Someday came in 2014 when Cox used Emily (not her real name) as the inspiration for Henrietta Von Harmon, the spunky heroine in Cox's books: "A Girl Like You," and the recently released "A Ring of Truth," both published by She Writes Press.

"A Girl Like You," is set in 1930s Chicago and centers on the spunky Von Harmon, who is working as a dancer at a corner bar when a floor matron turns up dead. Enter the aloof inspector Clive Howard, with whom Henrietta goes undercover to investigate the crime, plunging her into the city's gritty underworld while being drawn into a budding romance with the inspector and caring for her younger siblings and a pesky neighbor/would-be lover named Stanley.

As the "A Ring of Truth" opens, Henrietta and Clive are recently engaged and are tackling the difficult task of meeting each others' family while learning about their own dark secrets that threaten to pull apart their newly minted relationship.

The series has drawn critical acclaim from reviewers and readers alike, including Redbook Magazine, BuzzFeed and the Beverly Hills Book Awards.

Cox says that although a third and fourth book are in the works, the path to Henrietta and Clive was not easy, winding first through an unpublished novel.

"I didn't know anything about writing a novel, even though I was an English lit major," she said. "I didn't realize that contemporary fiction had a word count. So I wrote this big thing that was 240,000 words long because that's the kind of books I like to read. It was a coming-of-age novel."

She couldn't sell that book, so Cox decided to take a new approach.

"I decided to try to write something that could be published," she said. "I was going to make it more marketable. I was going to make it shorter.
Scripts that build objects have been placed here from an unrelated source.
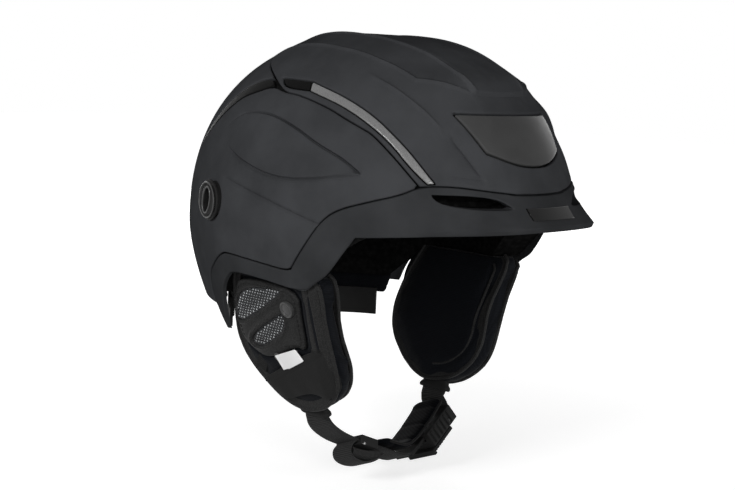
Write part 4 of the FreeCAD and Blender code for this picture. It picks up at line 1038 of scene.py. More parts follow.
# Features of the lower shell
VENT_RIM = 3.2
VENT_RIM_HEIGHT = 1.2
VENT_RIM_FADE = (24.5, 29.0)
VENT_ROUNDS = 3
VENT_CORNER = 70
TEMPLE_BEVEL = 8.0
TEMPLE_DEPTH = 2.0
TEMPLE_FRONT = (-84, -72)
TEMPLE_REAR = (22, 40)
FAR_OFF = 99.0


def build_lower():
    surface = grid(brow_radius, np.arange(44.0, -74.0, -1.5), 560)
    vent = front_outline(VENT_SHARES, VENT_ROUNDS, VENT_CORNER)
    other = vent * [-1, 1]

    def vent_field(points, normals):
        first = surface_distance(points, normals, vent, "front")
        second = surface_distance(points, normals, other, "front")
        return -np.where(points[:, 1] > 0, -NOWHERE, np.maximum(first, second))

    def lip_field(points, normals):
        angle = np.arctan2(points[:, 0], -points[:, 1])
        return points[:, 2] - under_height(angle, lip_radius(angle)) - BRIM_LIP

    edge = np.array(side_points(TEMPLE_EDGE))

    def temple_field(points, normals):
        best = np.full(len(points), FAR_OFF)
        flat = points[:, 1:3]
        for a, b in zip(edge, edge[1:]):
            way = b - a
            share = np.clip(((flat - a) @ way) / (way @ way), 0, 1)
            best = np.minimum(best, np.linalg.norm(flat - a - share[:, None] * way, axis=1))
        return best

    def lift(p, n, data):
        y, z = p[:, 1], p[:, 2]
        temple = -TEMPLE_DEPTH * np.clip(1 - data["c0"] / TEMPLE_BEVEL, 0, 1)
        temple = temple * ease(y, *TEMPLE_FRONT) * ease(-y, *TEMPLE_REAR)
        rim = VENT_RIM_HEIGHT * np.exp(-np.maximum(data["d1"], 0) / VENT_RIM) * ease(z, *VENT_RIM_FADE)
        return temple + rim

    def inner(p):
        angle = np.arctan2(p[:, 0], -p[:, 1])
        return on_circle(angle, dome_radius(angle, p[:, 2], SHELL_WALL), p[:, 2])

    made = skin(surface, [outline_domain(LOWER_SHARES), vent_field],
                [(temple_field, (TEMPLE_BEVEL,)), (lip_field, (0.0,))], lift, inner, radius=0.8)
    # The lower shell gets the darker copy of the shell's charcoal, as painted shade, in the shell's own slot
    skin_piece("lower_skin", made, "lower_charcoal_painted_shade", "lower_shell", slot="shell_charcoal")


build_crown()
build_rear()
build_sides()
build_lower()


# Soft pieces: closed forms swelled like filled covers, and what is sewn on them

PUFF_FRAMES = 20
PUFF_PRESSURE = 4.0
PUFF_QUALITY = 5
PUFF_SMOOTHING = 0.5
PUFF_SMOOTH_ROUNDS = 3
PUFF_FINER = 1


def weld_node(node):
    """A CAD solid's corners and triangles in millimetres."""
    mesh = frame["nodes"][node].data
    tris = np.empty(len(mesh.loop_triangles) * 3, np.int32)
    mesh.loop_triangles.foreach_get("vertices", tris)
    return weld(coordinates(mesh) / MM, tris.reshape(-1, 3))


def drawn_in(points, tris, shrink):
    """Moves each point inwards along its faces' mean normal."""
    a, b, c = points[tris[:, 0]], points[tris[:, 1]], points[tris[:, 2]]
    normals = np.cross(b - a, c - a)
    normals /= np.maximum(np.linalg.norm(normals, axis=1, keepdims=True), 1e-9)
    sums = np.zeros_like(points)
    for corner in range(3):
        np.add.at(sums, tris[:, corner], normals)
    sums /= np.maximum(np.linalg.norm(sums, axis=1, keepdims=True), 1e-9)
    return points - sums * shrink


def bake(piece):
    """Replaces the piece's mesh by the one its modifiers make."""
    shown = piece.evaluated_get(bpy.context.evaluated_depsgraph_get())
    mesh = bpy.data.meshes.new_from_object(shown)
    old = piece.data
    piece.modifiers.clear()
    piece.data = mesh
    bpy.data.meshes.remove(old)


def coordinates(mesh):
    points = np.empty(len(mesh.vertices) * 3)
    mesh.vertices.foreach_get("co", points)
    return points.reshape(-1, 3)


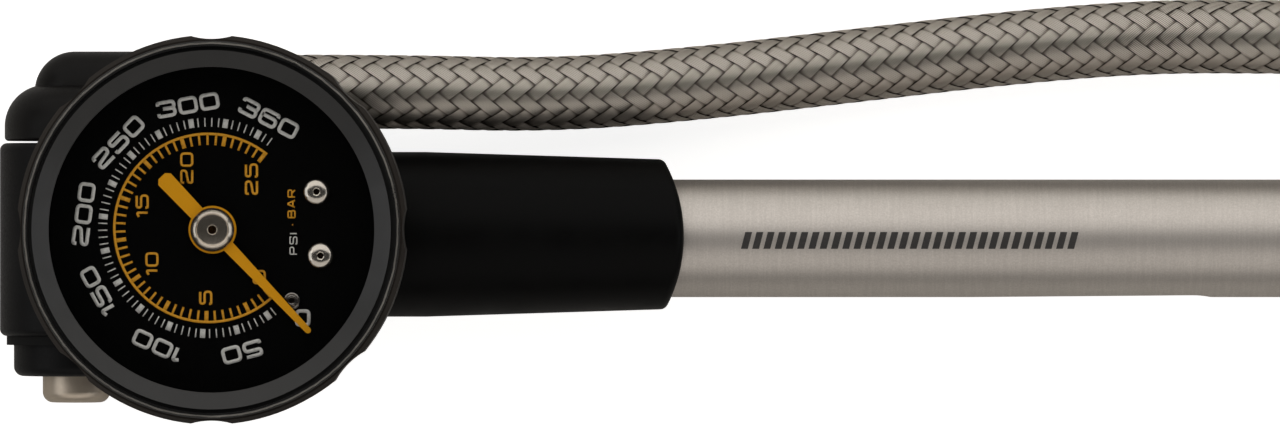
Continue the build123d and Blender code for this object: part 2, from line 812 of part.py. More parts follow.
def link_bar():
    """Link from the curved tube's end block to above the sector's tail."""
    tail = Vector(*SECTOR_PIVOT) + Vector(TAIL_LENGTH, 0).rotate(Axis.Z, TAIL_DIRECTION)
    tip = Vector(BOURDON_R - 1.9, 1.2).rotate(Axis.Z, BOURDON_START + BOURDON_SWEEP)
    run = tip - tail
    middle = (tail + tip) / 2
    angle = math.degrees(math.atan2(run.Y, run.X))
    bar = Pos(middle.X, middle.Y) * Rot(0, 0, angle) * SlotCenterToCenter(run.length, 1.3)
    return Pos(0, 0, LINK_Z) * extrude(bar, 0.35)


def hairspring():
    """Flat spiral spring round the arbor, made of half turns, with the stud that holds its outer end."""
    growth = 0.15
    radius = 1.0
    centre = 0.0
    arcs = []
    for turn in range(7):
        side = 1 if turn % 2 == 0 else -1
        arcs.append(CenterArc((centre, 0), radius, 0 if side > 0 else 180, 180))
        centre += side * growth
        radius += growth
    spiral = trace(arcs, 0.12)
    end = arcs[-1] @ 1
    stud = Pos(end.X, end.Y) * Circle(0.35)
    return Pos(0, 0, 25.9) * (extrude(spiral, 0.3) + extrude(stud, PLATE_HIGH_Z - 25.9))


def pointer():
    """Pointer with a tapered needle, a broad tail and a round middle, at its rest direction."""
    needle = make_face(Polyline((0, 0.8), (17.1, 0.38), (17.1, -0.38), (0, -0.8), close=True))
    needle += Pos(17.1, 0) * Circle(0.38)
    tail = make_face(
        Polyline((0, 0.9), (-8.6, 1.05), (-9.1, 0.55), (-9.1, -0.55), (-8.6, -1.05), (0, -0.9), close=True)
    )
    blade = needle + tail + Circle(2.95) - Circle(0.5)
    return Rot(0, 0, POINTER_REST) * Pos(0, 0, POINTER_Z) * extrude(blade, 0.4)


def pointer_hub():
    """Cap over the pointer's middle, with a dimple."""
    low = POINTER_Z + 0.4
    return turned(
        GAUGE,
        (low, 0),
        (low, 2.7),
        (low + 0.6, 2.7),
        (low + 1.1, 2.1),
        (low + 1.1, 1.95),
        (low + 0.95, 1.9),
        (low + 0.95, 0.55),
        (low + 0.6, 0.4),
        (low + 0.6, 0),
    )


NODES = {
    "head_body": head_body,
    "grip_sleeve": grip_sleeve,
    "barrel": barrel,
    "barrel_seal": barrel_seal,
    "check_valve_seat": check_valve_seat,
    "check_poppet": check_poppet,
    "check_spring": check_spring,
    "rod_guide": rod_guide,
    "rod_bumper": rod_bumper,
    "handle_tube": handle_tube,
    "handle_bush": handle_bush,
    "handle_end_cap": handle_end_cap,
    "cap_plug": cap_plug,
    "piston_rod": piston_rod,
    "rod_nut": rod_nut,
    "piston": piston,
    "piston_seal": piston_seal,
    "swivel_post": swivel_post,
    "swivel_seals": swivel_seals,
    "swivel_retaining_ring": swivel_retaining_ring,
    "swivel_elbow": swivel_elbow,
    "hose_barb": hose_barb,
    "hose_ferrule": hose_ferrule,
    "hose": hose,
    "connector_ferrule": connector_ferrule,
    "connector_body": connector_body,
    "connector_nut": connector_nut,
    "connector_circlip": connector_circlip,
    "connector_seal": connector_seal,
    "depressor_pin": depressor_pin,
    "bleed_washer": bleed_washer,
    "bleed_housing": bleed_housing,
    "bleed_seat": bleed_seat,
    "bleed_seal": bleed_seal,
    "bleed_stem": bleed_stem,
    "bleed_button": bleed_button,
    "bleed_spring": bleed_spring,
    "gauge_seal": gauge_seal,
    "gauge_socket": gauge_socket,
    "gauge_case": gauge_case,
    "rubber_boot": rubber_boot,
    "lens_gasket": lens_gasket,
    "gauge_lens": gauge_lens,
    "bezel_ring": bezel_ring,
    "dial_plate": dial_plate,
    "dial_posts": dial_posts,
    "dial_screws": dial_screws,
    "zero_pin": zero_pin,
    "bourdon_tube": bourdon_tube,
    "bourdon_tip": bourdon_tip,
    "movement_plate_lower": lambda: movement_plate(PLATE_LOW_Z),
    "movement_plate_upper": lambda: movement_plate(PLATE_HIGH_Z),
    "movement_pillars": movement_pillars,
    "movement_screws": movement_screws,
    "pinion_arbor": pinion_arbor,
    "sector_gear": sector_gear,
    "link_bar": link_bar,
    "hairspring": hairspring,
    "pointer": pointer,
    "pointer_hub": pointer_hub,
}

os.makedirs("parts", exist_ok=True)
for name, make in NODES.items():
    export_step(make(), f"parts/{name}.step")
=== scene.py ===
"""The looks of a shock suspension pump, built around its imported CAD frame.

The pump lies on a pale table with its gauge facing up. The CAD parts keep their shape and get their
finishes here. The braided hose, the prints on the dial and on the handle tube, and the small details of
the gauge are modelled here and ride on the CAD bodies.

All lengths are metres. X runs along the handle, Y towards the hose's elbow, and Z up out of the dial.
"""

from __future__ import annotations

import json
import logging
import math
from dataclasses import dataclass, field
from enum import Enum

import bpy
import numpy as np
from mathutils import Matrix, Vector

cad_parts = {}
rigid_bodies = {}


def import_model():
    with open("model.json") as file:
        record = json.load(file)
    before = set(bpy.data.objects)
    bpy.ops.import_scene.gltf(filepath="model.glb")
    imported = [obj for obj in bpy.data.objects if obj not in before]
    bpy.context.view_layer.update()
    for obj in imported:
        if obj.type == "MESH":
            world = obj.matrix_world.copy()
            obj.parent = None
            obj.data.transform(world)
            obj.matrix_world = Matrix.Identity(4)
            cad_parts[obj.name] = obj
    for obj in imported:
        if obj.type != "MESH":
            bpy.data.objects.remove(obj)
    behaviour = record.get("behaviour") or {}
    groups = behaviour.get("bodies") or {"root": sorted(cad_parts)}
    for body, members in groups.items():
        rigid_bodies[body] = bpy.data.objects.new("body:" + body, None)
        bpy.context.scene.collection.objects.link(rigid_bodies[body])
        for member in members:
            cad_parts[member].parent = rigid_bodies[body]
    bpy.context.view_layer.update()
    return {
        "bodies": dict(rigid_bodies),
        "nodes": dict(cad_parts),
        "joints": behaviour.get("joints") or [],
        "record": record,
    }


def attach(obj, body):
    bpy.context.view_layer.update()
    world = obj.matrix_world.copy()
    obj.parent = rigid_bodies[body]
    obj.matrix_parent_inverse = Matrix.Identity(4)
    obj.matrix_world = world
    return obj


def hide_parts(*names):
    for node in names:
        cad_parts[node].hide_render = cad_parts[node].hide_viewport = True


LOG = logging.getLogger("pump")
MM = 0.001
Point = tuple[float, float]
Point3 = tuple[float, float, float]

# Centres of the dial's two screws and of its zero rivet, from the gauge's axis.
DIAL_SCREWS: tuple[Point, ...] = ((12.8 * MM, 4.7 * MM), (13.3 * MM, -3.2 * MM))
ZERO_RIVET: Point = (9.75 * MM, -8.75 * MM)


# --------------------------------------------------------------------------------------------------
# Colour, nodes and small mesh helpers
# --------------------------------------------------------------------------------------------------


def linear(colour: str) -> tuple[float, float, float, float]:
    """Turns an sRGB hex colour into the linear colour that nodes take.

    Args:
        colour: Six hex digits with a leading #.

    Returns:
        Linear red, green and blue, and an alpha of 1.
    """
    channels = [int(colour[i : i + 2], 16) / 255 for i in (1, 3, 5)]
    values = [c / 12.92 if c <= 0.04045 else ((c + 0.055) / 1.055) ** 2.4 for c in channels]
    return (values[0], values[1], values[2], 1.0)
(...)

I was going to make it sexier, all that kind of stuff."

Of course, she had no idea that the first work would become a series.

"I wrote it to prove a point. But then about half way through it, I really started to like the characters a lot, and I thought 'You know what? I can make this into a series.'"

She decided to set the series in Chicago of the 1930s, when the city was emerging from Prohibition, because she's fascinated with the era and that's the time of many of Emily's stories.

"My favorite era is the 40s, and, to be honest, the 30s," Cox said with a smile. "All the stories I write are based on real stories that I write in my blog. It resonates with me. I like big band music."

Although that first novel remains unpublished, it did serve a purpose, she says.

"It was good that I wrote this other book first, because secretly the character had a lot of me in her. So I thought 'Ok, I got it out of my system, and now I can create someone who is less me and is more fictional.'"

Henrietta, on the other hand, is different.

"I'd say she's spunkier; she has a go get 'em attitude and is up for a challenge. It's interesting as we go along."

With more books in the works, plus her two blogs, finding time to write, while keeping up with the demands of her three children, husband and house, can be a challenge, one Cox meets with a structured schedule.

"The kids are on the bus at 6:50," she said. "As soon as they are on the bus, I am upstairs writing. I'd love to write all day till they come home from school, but I can only work an hour on a creative manuscript."

The rest of the time there's marketing and writing the blogs; "Novel Notes of Local Lore," dedicated to lost stories of early Chicagoans, and "How to Get Your Book Published in 7,000 Easy Steps." Both are available through her website, www.michellecoxauthor.com.

"Then when they (her children) come home, it's really hard to stop. I turn it all off and start cleaning, cooking, taking kids to the dentist, that stuff. I'm really disciplined. I'm really a Type A. It really helps."

"I really have to turn it on and turn it off. There's no such thing as 'Oh, I don't feel like writing today.'"

As for her spunky historical heroine, Henrietta, and Inspector Howard, Cox is planning a few surprises in the second book and the books ahead.

"In the next books, the detective is actually from the North Shore," she said, "and he's very wealthy." That's a big surprise for working girl, Henrietta.

"I thought it would be a fun twist to the story. Now they have to work it out."